My Mango Tarte Tatin with coconut and peanut brittle 




  • 150g caster sugar
  • 50g salted peanuts, roughly chopped
  • 25g dessicated coconut


  • 150g caster sugar
  • 50g unsalted butter
  • 2 mangos, peeled and cut into thick wedges
  • 1 sheet ready rolled puff pastry


Preheat the oven to 200 degrees Celsius or 400 degrees Fahrenheit.

Line a baking sheet with greaseproof paper or a silicone sheet. Pour the sugar into a heavy-based, non-stick frying pan and set over a medium heat. Gently tilt and swirl the pan (do not stir) until the sugar has melted and turns a deep caramel colour.

Add the peanuts and coconut and stir to combine. Pour the mixture into the lined tray and leave to cool. When cool, break into shards and set aside.

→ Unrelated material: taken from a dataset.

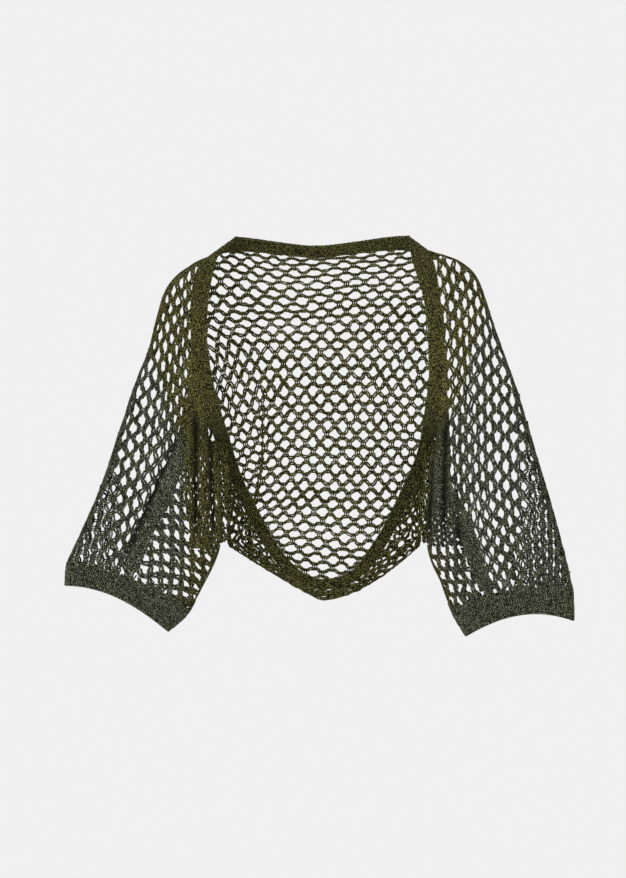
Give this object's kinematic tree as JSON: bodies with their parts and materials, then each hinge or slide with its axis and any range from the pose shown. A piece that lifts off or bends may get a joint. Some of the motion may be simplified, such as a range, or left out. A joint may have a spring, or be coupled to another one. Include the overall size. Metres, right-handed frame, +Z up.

For the mango tart, unroll the pastry and cut out a circle the same diameter as the pan you’re going to use. Heat the sugar and butter in a 20cm non-stick frying pan until the sugar has melted and turned a deep caramel colour.

Remove from the heat and leave to cool slightly. Add the mango wedges and shake gently until they start to caramelise. Remove from the heat then lay the pastry over the top.

Bake for 20 minutes until the pastry in risen and golden. Leave to cool slightly then turn out onto a plate. Serve the mango tart topped with shards of the brittle.